Work to do: The required output is the exact run of lines from the line containing "What a plain" to the line containing "obj.data.transform(world)", inclusive, and nothing besides.

------------------------------------------------

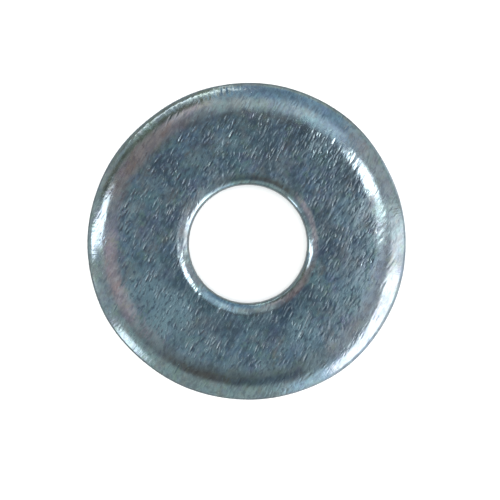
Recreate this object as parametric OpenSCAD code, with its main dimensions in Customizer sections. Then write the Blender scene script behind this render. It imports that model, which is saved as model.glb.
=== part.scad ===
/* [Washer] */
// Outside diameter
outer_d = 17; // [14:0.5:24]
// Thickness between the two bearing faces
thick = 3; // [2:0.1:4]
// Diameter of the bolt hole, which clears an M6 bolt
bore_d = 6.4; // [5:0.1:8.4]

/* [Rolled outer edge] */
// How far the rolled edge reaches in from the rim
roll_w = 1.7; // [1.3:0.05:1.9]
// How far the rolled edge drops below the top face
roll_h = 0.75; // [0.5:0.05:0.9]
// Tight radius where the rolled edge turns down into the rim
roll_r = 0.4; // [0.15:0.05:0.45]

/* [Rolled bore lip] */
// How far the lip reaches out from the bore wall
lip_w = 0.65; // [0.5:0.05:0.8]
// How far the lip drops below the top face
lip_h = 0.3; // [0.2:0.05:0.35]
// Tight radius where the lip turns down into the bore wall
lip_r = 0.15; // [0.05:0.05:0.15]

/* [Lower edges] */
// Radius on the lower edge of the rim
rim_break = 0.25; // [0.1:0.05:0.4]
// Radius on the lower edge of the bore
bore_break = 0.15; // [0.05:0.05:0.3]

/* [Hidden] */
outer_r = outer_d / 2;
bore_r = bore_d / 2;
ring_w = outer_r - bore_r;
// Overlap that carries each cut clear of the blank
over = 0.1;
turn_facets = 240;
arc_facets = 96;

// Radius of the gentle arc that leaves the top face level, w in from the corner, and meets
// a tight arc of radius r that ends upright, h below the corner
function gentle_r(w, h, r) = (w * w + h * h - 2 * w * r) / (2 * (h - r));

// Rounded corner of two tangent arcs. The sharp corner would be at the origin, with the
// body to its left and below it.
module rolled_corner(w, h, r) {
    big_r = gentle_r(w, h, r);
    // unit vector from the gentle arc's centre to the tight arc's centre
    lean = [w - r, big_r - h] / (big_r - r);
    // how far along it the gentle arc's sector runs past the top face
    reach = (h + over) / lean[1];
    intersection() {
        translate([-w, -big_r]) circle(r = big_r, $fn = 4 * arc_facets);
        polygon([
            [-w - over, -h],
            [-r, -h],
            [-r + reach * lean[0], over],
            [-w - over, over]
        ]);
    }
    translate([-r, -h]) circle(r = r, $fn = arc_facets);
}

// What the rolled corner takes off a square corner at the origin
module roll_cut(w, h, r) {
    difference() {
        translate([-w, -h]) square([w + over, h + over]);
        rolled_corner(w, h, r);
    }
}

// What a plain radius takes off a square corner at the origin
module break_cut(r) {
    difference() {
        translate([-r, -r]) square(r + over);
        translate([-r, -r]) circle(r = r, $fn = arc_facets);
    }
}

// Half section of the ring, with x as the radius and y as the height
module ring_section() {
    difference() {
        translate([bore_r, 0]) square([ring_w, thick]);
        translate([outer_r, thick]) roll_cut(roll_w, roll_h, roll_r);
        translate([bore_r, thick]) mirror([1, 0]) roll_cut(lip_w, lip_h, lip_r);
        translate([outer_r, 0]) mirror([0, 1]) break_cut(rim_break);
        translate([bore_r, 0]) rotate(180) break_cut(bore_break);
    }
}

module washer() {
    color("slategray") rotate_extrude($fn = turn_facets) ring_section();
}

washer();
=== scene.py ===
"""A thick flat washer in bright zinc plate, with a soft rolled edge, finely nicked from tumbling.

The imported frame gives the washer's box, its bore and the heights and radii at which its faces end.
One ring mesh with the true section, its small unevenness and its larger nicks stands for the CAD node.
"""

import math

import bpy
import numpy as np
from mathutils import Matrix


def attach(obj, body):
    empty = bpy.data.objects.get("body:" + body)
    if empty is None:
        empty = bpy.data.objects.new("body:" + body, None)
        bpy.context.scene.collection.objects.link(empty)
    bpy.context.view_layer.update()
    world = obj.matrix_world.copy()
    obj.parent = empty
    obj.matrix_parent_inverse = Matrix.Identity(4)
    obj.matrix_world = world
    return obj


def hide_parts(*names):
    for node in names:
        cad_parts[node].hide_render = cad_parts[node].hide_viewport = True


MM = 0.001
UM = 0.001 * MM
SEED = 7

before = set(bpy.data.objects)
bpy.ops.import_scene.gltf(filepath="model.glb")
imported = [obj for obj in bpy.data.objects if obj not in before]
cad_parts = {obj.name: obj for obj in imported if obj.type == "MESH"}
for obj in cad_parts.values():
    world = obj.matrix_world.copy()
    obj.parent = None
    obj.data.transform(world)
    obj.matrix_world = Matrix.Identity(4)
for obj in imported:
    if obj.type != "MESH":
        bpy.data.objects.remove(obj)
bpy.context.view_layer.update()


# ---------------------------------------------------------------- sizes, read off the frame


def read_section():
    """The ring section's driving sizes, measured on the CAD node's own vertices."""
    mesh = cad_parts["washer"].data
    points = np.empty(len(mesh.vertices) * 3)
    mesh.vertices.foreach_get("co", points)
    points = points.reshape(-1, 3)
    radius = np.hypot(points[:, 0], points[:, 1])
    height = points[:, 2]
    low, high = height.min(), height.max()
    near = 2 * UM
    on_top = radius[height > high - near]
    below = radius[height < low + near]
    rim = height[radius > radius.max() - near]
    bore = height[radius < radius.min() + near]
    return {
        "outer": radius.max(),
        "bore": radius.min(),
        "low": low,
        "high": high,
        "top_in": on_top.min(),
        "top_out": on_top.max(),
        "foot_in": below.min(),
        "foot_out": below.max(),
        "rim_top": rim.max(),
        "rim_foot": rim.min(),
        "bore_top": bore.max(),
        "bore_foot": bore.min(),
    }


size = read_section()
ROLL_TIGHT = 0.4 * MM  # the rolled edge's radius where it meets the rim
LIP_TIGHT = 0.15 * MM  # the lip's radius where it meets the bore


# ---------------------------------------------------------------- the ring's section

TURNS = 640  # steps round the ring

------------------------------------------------

Full solution:
// What a plain radius takes off a square corner at the origin
module break_cut(r) {
    difference() {
        translate([-r, -r]) square(r + over);
        translate([-r, -r]) circle(r = r, $fn = arc_facets);
    }
}

// Half section of the ring, with x as the radius and y as the height
module ring_section() {
    difference() {
        translate([bore_r, 0]) square([ring_w, thick]);
        translate([outer_r, thick]) roll_cut(roll_w, roll_h, roll_r);
        translate([bore_r, thick]) mirror([1, 0]) roll_cut(lip_w, lip_h, lip_r);
        translate([outer_r, 0]) mirror([0, 1]) break_cut(rim_break);
        translate([bore_r, 0]) rotate(180) break_cut(bore_break);
    }
}

module washer() {
    color("slategray") rotate_extrude($fn = turn_facets) ring_section();
}

washer();
=== scene.py ===
"""A thick flat washer in bright zinc plate, with a soft rolled edge, finely nicked from tumbling.

The imported frame gives the washer's box, its bore and the heights and radii at which its faces end.
One ring mesh with the true section, its small unevenness and its larger nicks stands for the CAD node.
"""

import math

import bpy
import numpy as np
from mathutils import Matrix


def attach(obj, body):
    empty = bpy.data.objects.get("body:" + body)
    if empty is None:
        empty = bpy.data.objects.new("body:" + body, None)
        bpy.context.scene.collection.objects.link(empty)
    bpy.context.view_layer.update()
    world = obj.matrix_world.copy()
    obj.parent = empty
    obj.matrix_parent_inverse = Matrix.Identity(4)
    obj.matrix_world = world
    return obj


def hide_parts(*names):
    for node in names:
        cad_parts[node].hide_render = cad_parts[node].hide_viewport = True


MM = 0.001
UM = 0.001 * MM
SEED = 7

before = set(bpy.data.objects)
bpy.ops.import_scene.gltf(filepath="model.glb")
imported = [obj for obj in bpy.data.objects if obj not in before]
cad_parts = {obj.name: obj for obj in imported if obj.type == "MESH"}
for obj in cad_parts.values():
    world = obj.matrix_world.copy()
    obj.parent = None
    obj.data.transform(world)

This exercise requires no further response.